Only the lines between the line with "module lower_half_ring() color([0.80, 0.80, 0.78])" and the line with "obj.parent = None", together with those two lines themselves, are to be copied exactly.

EXTRACTED INFORMATION:
+ + + +

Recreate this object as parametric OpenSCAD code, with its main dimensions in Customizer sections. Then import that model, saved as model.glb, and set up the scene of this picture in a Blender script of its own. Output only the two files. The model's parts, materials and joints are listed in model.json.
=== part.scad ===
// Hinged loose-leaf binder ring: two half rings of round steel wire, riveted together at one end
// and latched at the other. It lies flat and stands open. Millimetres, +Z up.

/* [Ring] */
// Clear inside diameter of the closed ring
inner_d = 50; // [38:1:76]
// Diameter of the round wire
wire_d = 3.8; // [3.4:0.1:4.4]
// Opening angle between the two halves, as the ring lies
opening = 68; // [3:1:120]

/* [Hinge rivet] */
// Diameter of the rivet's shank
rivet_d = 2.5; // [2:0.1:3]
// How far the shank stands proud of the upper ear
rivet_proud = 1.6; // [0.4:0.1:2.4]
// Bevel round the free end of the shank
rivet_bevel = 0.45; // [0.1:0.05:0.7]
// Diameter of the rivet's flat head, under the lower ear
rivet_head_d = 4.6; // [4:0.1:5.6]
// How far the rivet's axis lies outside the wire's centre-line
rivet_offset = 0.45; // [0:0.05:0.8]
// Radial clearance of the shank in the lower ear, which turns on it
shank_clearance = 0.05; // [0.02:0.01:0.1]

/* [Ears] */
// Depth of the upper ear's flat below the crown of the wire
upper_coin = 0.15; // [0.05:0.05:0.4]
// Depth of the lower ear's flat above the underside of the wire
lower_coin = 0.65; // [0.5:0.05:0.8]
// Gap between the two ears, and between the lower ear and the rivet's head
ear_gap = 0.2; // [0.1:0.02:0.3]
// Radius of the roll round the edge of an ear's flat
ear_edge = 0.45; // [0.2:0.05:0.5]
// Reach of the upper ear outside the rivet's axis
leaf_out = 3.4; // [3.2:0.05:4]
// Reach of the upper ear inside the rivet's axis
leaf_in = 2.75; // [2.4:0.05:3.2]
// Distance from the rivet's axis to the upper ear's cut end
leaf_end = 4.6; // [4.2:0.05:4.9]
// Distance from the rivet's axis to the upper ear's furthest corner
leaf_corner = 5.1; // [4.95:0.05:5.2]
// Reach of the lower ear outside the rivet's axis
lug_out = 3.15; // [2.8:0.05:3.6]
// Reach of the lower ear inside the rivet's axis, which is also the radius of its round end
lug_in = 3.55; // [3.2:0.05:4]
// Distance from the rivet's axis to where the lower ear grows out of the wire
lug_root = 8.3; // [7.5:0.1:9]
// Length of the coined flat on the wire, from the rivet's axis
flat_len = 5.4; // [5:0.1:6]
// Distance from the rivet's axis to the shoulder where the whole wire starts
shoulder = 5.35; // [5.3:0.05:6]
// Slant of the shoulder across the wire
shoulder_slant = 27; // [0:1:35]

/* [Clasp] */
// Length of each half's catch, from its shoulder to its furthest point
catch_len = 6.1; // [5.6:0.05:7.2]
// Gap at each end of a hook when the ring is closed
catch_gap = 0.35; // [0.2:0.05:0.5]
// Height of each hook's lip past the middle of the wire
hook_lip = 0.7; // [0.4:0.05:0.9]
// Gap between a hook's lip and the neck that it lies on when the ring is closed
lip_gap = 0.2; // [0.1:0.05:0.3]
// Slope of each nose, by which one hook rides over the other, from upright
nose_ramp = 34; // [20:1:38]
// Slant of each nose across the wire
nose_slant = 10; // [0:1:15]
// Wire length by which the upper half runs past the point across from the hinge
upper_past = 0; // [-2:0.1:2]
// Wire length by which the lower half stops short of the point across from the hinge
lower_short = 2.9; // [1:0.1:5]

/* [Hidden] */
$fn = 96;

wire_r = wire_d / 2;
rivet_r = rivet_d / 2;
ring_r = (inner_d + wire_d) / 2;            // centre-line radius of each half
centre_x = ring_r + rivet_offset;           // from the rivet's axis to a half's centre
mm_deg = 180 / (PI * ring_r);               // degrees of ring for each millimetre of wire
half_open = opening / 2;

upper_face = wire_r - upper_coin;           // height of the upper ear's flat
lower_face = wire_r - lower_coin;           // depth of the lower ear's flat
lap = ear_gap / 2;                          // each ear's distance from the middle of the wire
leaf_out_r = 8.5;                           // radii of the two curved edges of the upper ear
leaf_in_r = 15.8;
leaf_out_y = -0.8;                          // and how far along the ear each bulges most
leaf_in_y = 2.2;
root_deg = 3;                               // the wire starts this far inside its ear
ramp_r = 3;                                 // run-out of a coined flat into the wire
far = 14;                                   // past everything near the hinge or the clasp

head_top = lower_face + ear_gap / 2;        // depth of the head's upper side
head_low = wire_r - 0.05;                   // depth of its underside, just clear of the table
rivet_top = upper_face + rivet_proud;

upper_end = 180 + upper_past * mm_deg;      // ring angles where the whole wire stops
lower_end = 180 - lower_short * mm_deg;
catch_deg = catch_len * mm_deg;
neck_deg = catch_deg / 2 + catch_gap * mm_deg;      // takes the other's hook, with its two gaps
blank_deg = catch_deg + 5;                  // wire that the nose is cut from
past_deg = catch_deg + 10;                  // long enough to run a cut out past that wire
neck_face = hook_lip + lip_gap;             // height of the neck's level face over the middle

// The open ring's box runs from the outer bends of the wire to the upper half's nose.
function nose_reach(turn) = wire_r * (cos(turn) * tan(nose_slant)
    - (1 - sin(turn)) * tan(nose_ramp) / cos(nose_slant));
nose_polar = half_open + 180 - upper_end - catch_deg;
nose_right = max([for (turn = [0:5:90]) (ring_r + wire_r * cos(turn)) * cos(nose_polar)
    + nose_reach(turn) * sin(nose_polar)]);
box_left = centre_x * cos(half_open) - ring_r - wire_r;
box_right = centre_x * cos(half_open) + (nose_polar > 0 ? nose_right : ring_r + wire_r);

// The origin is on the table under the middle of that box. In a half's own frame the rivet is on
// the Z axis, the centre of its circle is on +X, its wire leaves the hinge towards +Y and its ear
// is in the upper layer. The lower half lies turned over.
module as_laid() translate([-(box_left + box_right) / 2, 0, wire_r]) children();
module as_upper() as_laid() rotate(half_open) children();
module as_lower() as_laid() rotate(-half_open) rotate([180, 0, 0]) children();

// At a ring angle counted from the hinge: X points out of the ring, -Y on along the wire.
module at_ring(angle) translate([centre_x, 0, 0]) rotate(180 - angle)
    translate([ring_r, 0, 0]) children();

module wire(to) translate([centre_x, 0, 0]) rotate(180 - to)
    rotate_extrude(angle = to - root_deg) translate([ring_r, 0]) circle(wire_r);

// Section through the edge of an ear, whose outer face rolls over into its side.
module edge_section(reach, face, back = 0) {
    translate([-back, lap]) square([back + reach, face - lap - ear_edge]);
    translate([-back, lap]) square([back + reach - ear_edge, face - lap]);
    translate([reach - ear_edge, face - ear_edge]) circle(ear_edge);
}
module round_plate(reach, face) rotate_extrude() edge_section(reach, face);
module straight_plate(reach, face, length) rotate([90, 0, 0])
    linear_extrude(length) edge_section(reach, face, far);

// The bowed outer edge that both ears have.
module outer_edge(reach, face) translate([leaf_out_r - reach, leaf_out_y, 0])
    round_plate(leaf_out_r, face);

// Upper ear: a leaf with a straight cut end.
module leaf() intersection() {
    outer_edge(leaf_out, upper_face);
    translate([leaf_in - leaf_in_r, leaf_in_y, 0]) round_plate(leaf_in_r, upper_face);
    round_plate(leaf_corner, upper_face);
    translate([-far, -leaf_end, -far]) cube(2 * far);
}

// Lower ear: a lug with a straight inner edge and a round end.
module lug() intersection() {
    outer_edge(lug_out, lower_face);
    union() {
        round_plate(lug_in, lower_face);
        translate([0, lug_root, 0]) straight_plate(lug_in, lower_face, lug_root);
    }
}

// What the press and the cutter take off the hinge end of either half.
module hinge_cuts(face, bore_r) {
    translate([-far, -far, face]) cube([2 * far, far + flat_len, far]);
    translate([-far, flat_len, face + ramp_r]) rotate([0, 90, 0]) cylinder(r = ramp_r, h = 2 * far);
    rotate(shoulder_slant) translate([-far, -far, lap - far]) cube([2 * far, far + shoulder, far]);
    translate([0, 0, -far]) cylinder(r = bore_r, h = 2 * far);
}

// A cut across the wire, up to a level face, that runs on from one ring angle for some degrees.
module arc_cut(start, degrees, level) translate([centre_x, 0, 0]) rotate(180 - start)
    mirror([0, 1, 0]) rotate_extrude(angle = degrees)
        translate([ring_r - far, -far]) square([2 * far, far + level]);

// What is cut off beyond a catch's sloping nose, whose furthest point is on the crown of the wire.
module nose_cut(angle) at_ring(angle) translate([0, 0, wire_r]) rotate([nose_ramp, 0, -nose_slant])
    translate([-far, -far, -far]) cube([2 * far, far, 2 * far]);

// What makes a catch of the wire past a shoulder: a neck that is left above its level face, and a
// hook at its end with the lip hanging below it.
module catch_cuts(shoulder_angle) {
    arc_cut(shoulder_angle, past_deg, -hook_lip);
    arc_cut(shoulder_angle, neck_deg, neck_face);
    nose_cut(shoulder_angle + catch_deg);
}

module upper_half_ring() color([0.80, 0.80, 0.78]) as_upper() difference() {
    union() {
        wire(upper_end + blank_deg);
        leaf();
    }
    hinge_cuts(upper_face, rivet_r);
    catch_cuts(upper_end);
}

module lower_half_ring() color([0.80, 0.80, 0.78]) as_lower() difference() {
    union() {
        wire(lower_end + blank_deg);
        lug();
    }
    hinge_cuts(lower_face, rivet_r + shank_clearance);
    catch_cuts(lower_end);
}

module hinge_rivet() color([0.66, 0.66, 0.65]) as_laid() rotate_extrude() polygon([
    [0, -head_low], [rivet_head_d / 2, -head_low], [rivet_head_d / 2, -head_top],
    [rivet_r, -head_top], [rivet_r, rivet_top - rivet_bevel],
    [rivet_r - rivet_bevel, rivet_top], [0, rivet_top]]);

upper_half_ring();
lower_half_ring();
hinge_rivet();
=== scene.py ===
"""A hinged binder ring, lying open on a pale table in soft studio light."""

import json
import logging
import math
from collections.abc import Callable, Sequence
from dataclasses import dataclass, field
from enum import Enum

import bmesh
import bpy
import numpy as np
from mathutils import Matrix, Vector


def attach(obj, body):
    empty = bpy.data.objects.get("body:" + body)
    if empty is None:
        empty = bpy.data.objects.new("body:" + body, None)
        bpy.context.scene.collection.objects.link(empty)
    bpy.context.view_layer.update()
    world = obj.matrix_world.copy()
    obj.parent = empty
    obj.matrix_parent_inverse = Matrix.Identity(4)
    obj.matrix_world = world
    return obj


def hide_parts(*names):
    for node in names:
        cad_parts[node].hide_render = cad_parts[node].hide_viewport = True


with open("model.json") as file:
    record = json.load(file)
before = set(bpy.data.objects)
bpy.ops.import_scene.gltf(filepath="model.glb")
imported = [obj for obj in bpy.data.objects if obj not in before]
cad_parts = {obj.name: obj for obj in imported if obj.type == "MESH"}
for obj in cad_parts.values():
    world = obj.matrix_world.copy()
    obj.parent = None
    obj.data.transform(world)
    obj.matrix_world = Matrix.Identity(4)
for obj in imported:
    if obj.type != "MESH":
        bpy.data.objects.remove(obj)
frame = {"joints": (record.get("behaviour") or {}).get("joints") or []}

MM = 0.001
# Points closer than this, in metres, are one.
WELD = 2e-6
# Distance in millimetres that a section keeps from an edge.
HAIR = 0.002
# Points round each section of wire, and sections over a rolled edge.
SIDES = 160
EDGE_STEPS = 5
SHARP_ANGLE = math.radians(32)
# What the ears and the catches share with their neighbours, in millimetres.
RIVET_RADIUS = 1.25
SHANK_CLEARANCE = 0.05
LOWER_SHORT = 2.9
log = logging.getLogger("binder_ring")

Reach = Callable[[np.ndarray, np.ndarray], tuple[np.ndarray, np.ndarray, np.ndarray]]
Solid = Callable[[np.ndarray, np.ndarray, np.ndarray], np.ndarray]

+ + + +

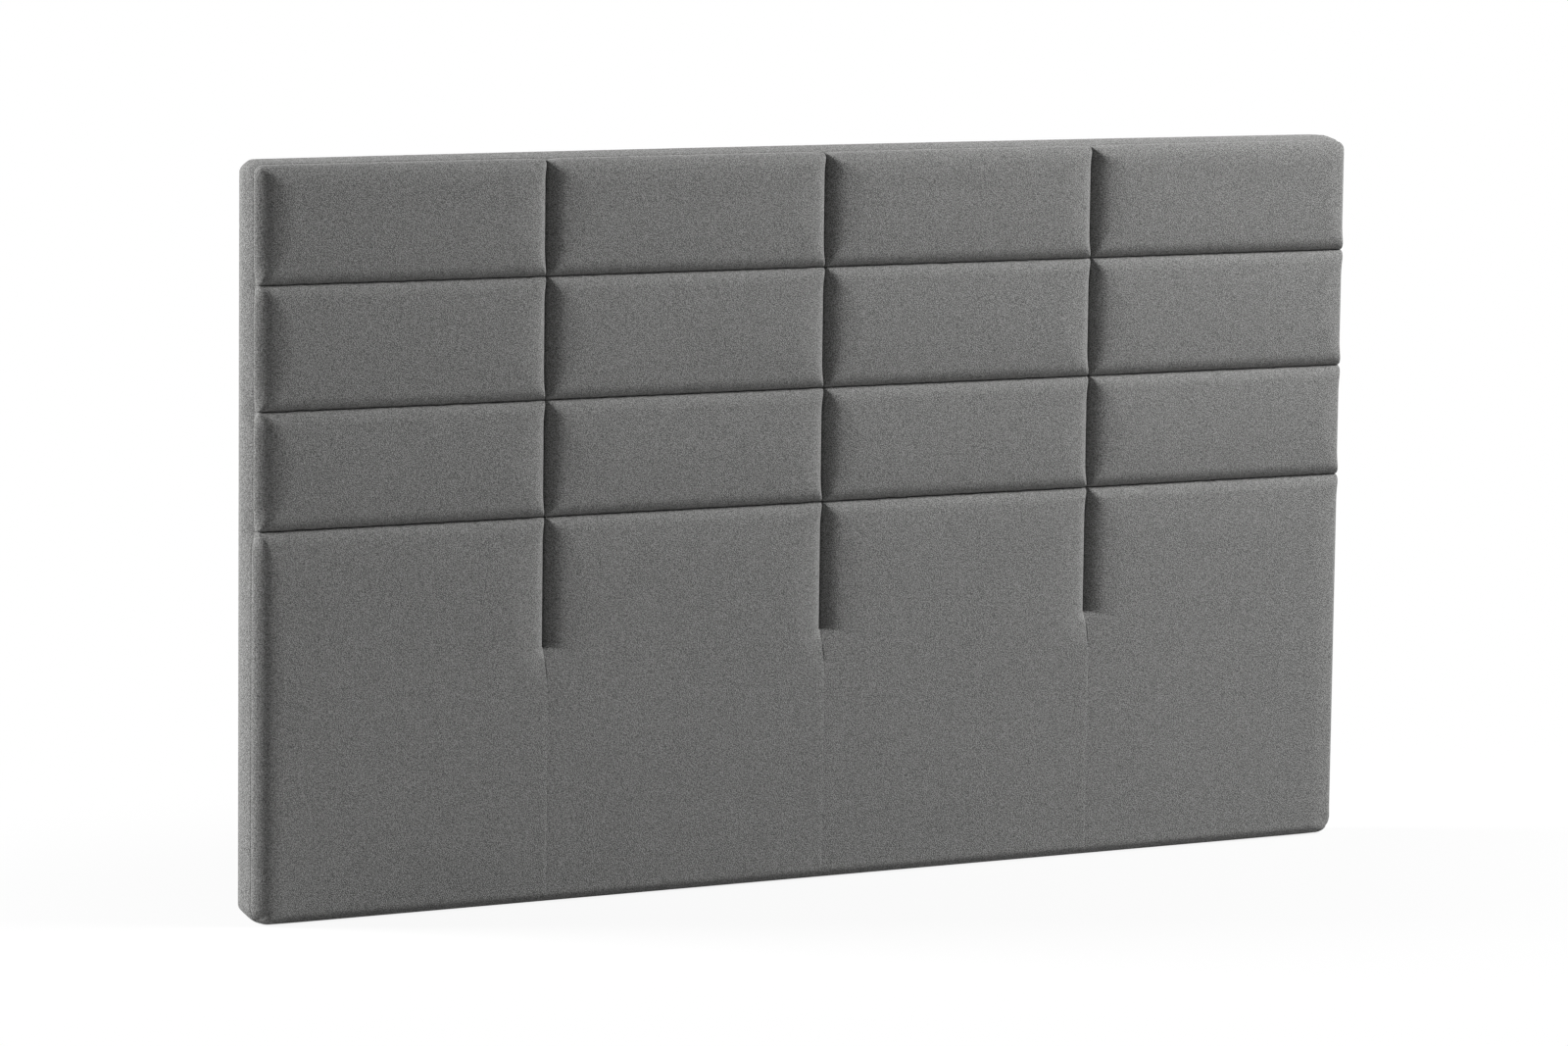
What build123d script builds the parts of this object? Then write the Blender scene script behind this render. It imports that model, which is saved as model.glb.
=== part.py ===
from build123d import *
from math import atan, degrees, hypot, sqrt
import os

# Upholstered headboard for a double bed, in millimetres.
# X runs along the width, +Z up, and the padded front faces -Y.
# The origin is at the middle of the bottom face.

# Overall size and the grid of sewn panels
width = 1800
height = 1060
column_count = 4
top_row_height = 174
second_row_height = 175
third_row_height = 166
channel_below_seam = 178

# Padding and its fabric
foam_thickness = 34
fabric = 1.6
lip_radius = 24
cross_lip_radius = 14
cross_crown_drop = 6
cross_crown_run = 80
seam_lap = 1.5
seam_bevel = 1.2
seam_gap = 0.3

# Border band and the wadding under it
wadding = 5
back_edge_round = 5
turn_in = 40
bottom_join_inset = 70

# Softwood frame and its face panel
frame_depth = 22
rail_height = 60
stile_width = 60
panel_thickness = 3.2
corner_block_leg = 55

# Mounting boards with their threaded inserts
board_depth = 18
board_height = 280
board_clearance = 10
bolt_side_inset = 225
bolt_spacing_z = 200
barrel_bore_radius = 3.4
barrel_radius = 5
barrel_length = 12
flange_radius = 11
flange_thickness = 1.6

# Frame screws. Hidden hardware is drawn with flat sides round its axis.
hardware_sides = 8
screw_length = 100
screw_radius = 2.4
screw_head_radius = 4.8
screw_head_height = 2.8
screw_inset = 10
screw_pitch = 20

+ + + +

COMPLETED TASK:
module lower_half_ring() color([0.80, 0.80, 0.78]) as_lower() difference() {
    union() {
        wire(lower_end + blank_deg);
        lug();
    }
    hinge_cuts(lower_face, rivet_r + shank_clearance);
    catch_cuts(lower_end);
}

module hinge_rivet() color([0.66, 0.66, 0.65]) as_laid() rotate_extrude() polygon([
    [0, -head_low], [rivet_head_d / 2, -head_low], [rivet_head_d / 2, -head_top],
    [rivet_r, -head_top], [rivet_r, rivet_top - rivet_bevel],
    [rivet_r - rivet_bevel, rivet_top], [0, rivet_top]]);

upper_half_ring();
lower_half_ring();
hinge_rivet();
=== scene.py ===
"""A hinged binder ring, lying open on a pale table in soft studio light."""

import json
import logging
import math
from collections.abc import Callable, Sequence
from dataclasses import dataclass, field
from enum import Enum

import bmesh
import bpy
import numpy as np
from mathutils import Matrix, Vector


def attach(obj, body):
    empty = bpy.data.objects.get("body:" + body)
    if empty is None:
        empty = bpy.data.objects.new("body:" + body, None)
        bpy.context.scene.collection.objects.link(empty)
    bpy.context.view_layer.update()
    world = obj.matrix_world.copy()
    obj.parent = empty
    obj.matrix_parent_inverse = Matrix.Identity(4)
    obj.matrix_world = world
    return obj


def hide_parts(*names):
    for node in names:
        cad_parts[node].hide_render = cad_parts[node].hide_viewport = True


with open("model.json") as file:
    record = json.load(file)
before = set(bpy.data.objects)
bpy.ops.import_scene.gltf(filepath="model.glb")
imported = [obj for obj in bpy.data.objects if obj not in before]
cad_parts = {obj.name: obj for obj in imported if obj.type == "MESH"}
for obj in cad_parts.values():
    world = obj.matrix_world.copy()
    obj.parent = None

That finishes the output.